The next step was the most exciting: We were able to “play” with the deployed solutions and evaluate the criteria while adding some comments to keep track of the “why such a mark”.
It was also the opportunity to discover exciting extra features.
To mention just a few:
- Amplication automates the code generation and deployment from changes made in the UI:
Hasura can act as a comprehensive Database client to manipulate the DB data and schema — but you can restrict access via the permissions tab too if needed:
Directus was full of unexpected features, such as
- Hooks, which can be configured to add logic without the need for code
- Native multi-language support
- By default, Directus will log any changes made via the UI and enable to revert them — warning this can cause your database to grow quickly
- Users can add comments to an entity and notify each other!
- Many layouts are available out of the box: Table, Cards with images, Maps with Geolocalization, Calendar
Here is what we have learned
Headless CMSs are not admin toolkits
While deploying Strapi and KeystoneJS, we realized that these tools could not integrate with an existing database. Instead, they provide a built-in database as a black box, fully abstracted by the user interface. While this makes total sense for content management, it made it clear that most headless CMS tools would not be a fit for our needs. Strapi and Keystones have then been excluded from the benchmark — though they had really nice features fitting most of the other criteria.
💡 Amplication, while not being a headless CMS has also been disqualified due to not supporting external databases.
Flexible versus ready out of the box
The two candidates still in the game were Directus and the combo “Hasura with React-Admin”.
Hasura is ready out of the box and provides most of its capabilities via UI configuration. On the other hand, React-Admin provides a flexible toolbox of React components to build almost anything your client might ever need.
In the middle, Directus provide a good range of features out of the box and a great capability for extensions. But Directus is using VueJS and we would have a small learning curve before getting the benefits of “quick customization”.
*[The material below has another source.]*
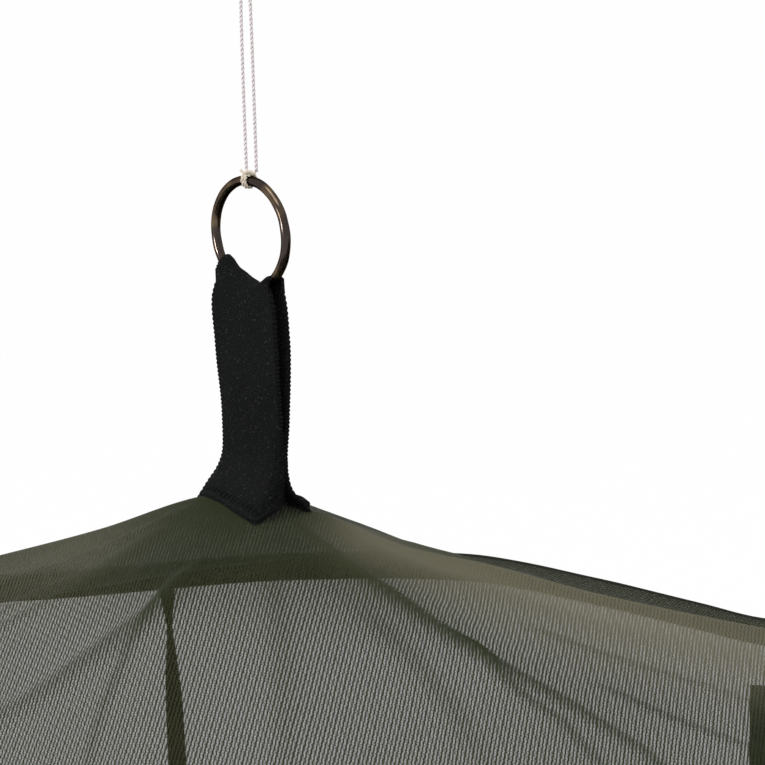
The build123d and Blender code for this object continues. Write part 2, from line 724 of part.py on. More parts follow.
twine_radii = bend_radii(twine_points)
print("twine bends, mm:", [round(r, 1) for r in twine_radii])
with BuildPart() as hang_twine:
    with BuildLine():
        twine_line = FilletPolyline(*twine_points, radius=twine_radii)
    with BuildSketch(Plane(origin=twine_line @ 0, z_dir=twine_line % 0)):
        Circle(twine_diameter / 2)
    sweep()
twine_volume = twine_line.length * pi * (twine_diameter / 2) ** 2
print("twine length", round(twine_line.length, 1))
print("twine volume ratio", round(hang_twine.part.volume / twine_volume, 4))
finish(hang_twine, "hang_twine")

# The knot on the ring: two turns round the wire at the ring's top.
with BuildPart() as twine_ring_knot:
    for lean in (-3.75, 6.65):
        out = fold * sin(radians(lean)) + Vector(0, 0, 1) * cos(radians(lean))
        around = fold * cos(radians(lean)) - Vector(0, 0, 1) * sin(radians(lean))
        wire_at = ring_centre + out * ring_radius
        with BuildSketch(Plane(origin=wire_at + out * wrap_radius, x_dir=out, z_dir=around.cross(out))):
            Circle(twine_diameter / 2)
        revolve(axis=Axis(wire_at, around), revolution_arc=360)
finish(twine_ring_knot, "twine_ring_knot")

# The knot that closes the bight: a small barrel round both strands.
knot_low, knot_high, knot_radius = 71.5, 75.5, 2.2
with BuildPart() as twine_top_knot:
    with BuildSketch(Plane(origin=ring_centre + strands * -1.0 + Vector(0, 0, knot_low), z_dir=(0, 0, 1))):
        Circle(knot_radius)
    extrude(amount=knot_high - knot_low)
    fillet(twine_top_knot.edges().filter_by(GeomType.CIRCLE), 1)
finish(twine_top_knot, "twine_top_knot")

print("gate pin", bar_plane.from_local_coords((pin_at, bow, 0)))
print("ring centre", ring_centre, "axis", front)
for name, plane, length in zips:
    print(name, "travel", round(length - 2 * slider_start, 2), "pull pin",
          plane.from_local_coords((slider_start, 0, 0)), plane.x_dir, plane.y_dir, plane.z_dir)
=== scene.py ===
# %% [markdown]
# # A camping hammock with a mosquito net
# The hammock is one sheet of cloth gathered at both ends. A net roof and net walls are sewn to
# it, and two metal rings on webbing loops hold the roof up. The solid parts come from the packed
# CAD model, which is loaded here as a fixed frame. Cloth, net, webbing and twine are modelled in
# this script around that frame, in metres.

# %% Load the frame
import json
from math import atan2, ceil, cos, exp, hypot, pi, radians, sin, sqrt

import bmesh
import bpy
from mathutils import Matrix, Vector, noise
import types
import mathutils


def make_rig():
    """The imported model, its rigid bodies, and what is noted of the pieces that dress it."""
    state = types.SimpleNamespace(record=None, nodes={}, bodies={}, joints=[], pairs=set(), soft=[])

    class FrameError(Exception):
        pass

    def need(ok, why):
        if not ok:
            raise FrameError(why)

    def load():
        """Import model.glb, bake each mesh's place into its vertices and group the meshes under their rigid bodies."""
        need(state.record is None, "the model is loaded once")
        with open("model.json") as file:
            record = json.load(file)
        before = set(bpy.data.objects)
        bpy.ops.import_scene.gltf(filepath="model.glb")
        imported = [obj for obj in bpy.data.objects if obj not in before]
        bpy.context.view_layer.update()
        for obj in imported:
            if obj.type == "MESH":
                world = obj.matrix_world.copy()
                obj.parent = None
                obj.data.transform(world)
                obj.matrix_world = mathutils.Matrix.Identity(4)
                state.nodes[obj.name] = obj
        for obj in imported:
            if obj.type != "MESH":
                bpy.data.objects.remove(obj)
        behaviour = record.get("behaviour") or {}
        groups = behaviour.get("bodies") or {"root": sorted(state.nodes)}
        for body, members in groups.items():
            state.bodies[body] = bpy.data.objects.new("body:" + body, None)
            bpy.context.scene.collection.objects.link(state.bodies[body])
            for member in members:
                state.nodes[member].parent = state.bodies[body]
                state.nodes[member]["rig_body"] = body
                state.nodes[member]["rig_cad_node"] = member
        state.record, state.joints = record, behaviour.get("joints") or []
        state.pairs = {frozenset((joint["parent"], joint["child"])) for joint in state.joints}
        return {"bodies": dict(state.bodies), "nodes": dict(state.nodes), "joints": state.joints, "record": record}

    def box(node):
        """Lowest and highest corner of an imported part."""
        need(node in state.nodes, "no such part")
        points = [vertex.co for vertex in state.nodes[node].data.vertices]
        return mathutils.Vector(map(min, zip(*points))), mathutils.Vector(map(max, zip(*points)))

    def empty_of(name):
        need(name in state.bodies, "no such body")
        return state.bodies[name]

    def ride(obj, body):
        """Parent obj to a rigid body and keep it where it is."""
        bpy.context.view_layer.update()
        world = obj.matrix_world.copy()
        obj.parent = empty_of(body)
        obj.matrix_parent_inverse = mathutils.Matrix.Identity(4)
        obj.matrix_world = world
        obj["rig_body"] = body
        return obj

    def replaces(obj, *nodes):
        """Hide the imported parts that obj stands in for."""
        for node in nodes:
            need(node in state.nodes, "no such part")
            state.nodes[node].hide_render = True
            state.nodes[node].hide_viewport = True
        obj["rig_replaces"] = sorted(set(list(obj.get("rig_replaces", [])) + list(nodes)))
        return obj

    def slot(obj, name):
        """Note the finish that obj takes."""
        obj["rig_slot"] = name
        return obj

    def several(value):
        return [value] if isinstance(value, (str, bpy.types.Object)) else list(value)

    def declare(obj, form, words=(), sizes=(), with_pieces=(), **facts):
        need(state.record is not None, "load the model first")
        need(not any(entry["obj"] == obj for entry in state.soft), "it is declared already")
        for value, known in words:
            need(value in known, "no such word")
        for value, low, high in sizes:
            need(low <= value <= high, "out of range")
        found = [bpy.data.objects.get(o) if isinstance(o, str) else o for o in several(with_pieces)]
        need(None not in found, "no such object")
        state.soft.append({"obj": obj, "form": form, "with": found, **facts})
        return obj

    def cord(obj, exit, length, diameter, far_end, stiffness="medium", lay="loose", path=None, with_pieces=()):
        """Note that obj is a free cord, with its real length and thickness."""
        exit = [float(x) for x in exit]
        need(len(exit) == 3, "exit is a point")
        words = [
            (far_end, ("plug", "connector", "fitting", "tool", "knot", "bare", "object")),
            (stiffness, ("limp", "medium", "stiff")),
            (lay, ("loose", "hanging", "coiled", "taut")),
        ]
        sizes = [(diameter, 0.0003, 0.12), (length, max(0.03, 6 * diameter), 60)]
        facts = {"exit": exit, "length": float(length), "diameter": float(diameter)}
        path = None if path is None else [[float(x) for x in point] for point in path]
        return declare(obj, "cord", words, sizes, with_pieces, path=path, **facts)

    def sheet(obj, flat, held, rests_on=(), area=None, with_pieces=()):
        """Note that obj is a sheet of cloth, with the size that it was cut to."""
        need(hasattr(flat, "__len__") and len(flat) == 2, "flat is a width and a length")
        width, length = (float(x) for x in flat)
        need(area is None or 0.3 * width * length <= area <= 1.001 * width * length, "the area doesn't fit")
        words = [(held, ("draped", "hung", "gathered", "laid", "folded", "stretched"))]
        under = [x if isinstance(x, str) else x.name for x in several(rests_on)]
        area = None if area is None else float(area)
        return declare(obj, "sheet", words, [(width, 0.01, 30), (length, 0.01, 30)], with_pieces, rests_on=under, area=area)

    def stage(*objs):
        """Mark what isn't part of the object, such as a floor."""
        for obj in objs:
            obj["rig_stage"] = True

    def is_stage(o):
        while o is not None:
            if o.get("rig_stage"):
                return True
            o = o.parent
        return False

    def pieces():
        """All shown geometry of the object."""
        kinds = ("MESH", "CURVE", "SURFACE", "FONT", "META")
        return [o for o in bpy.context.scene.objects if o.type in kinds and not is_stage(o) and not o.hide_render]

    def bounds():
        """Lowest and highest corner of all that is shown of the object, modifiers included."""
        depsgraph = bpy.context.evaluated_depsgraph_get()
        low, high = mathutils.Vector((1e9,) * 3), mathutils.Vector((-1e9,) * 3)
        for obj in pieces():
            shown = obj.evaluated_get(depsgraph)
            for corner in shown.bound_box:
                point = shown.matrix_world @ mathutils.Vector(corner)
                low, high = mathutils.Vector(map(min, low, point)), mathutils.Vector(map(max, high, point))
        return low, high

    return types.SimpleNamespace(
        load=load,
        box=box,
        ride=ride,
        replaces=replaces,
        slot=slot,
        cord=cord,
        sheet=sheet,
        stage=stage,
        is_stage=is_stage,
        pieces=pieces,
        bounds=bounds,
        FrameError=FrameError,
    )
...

We can represent it on a linear chart:
Our final recommendations
When observing the results of our benchmark, both candidates (i.e. Directus and “Hasura with React-Admin”) got pretty similar scores. But the assessment criteria they met were often opposed:
Directus provided more built-in functionalities for both CRUD and Permission management while Hasura with React-Admin provided more flexibility for both the data source and the ease of implementing and customizing features to specific needs.
We can then conclude that both of these candidates can be interesting to us. Depending on the context of the project:
Choose Directus for small projects with predictability on CRUD-only features, direct filters, and simple search. The advanced UI will allow both dev and non-tech people to configure everything from security to shaping the views and editing forms.
⚠️ Be warned that you won’t be able to create a custom template.
Choose Hasura with React-Admin if you expect a fully customized template and/or more advanced features. E.g. advanced filters, business logic, advanced model validation, advanced forms with logic, etc. Expect to have more code up-front to display lists and forms, but this is the price to pay for a limitless admin project.
💡 React Admin without Hasura is enough if you already have a CRUD API
To conclude, it is important to stress that the results of this benchmark are specific to our opinionated assessment criteria at the time of writing. Our needs might evolve, and the available solutions too! That is why we should also keep an eye on new opportunities and consider testing alternatives from time to time.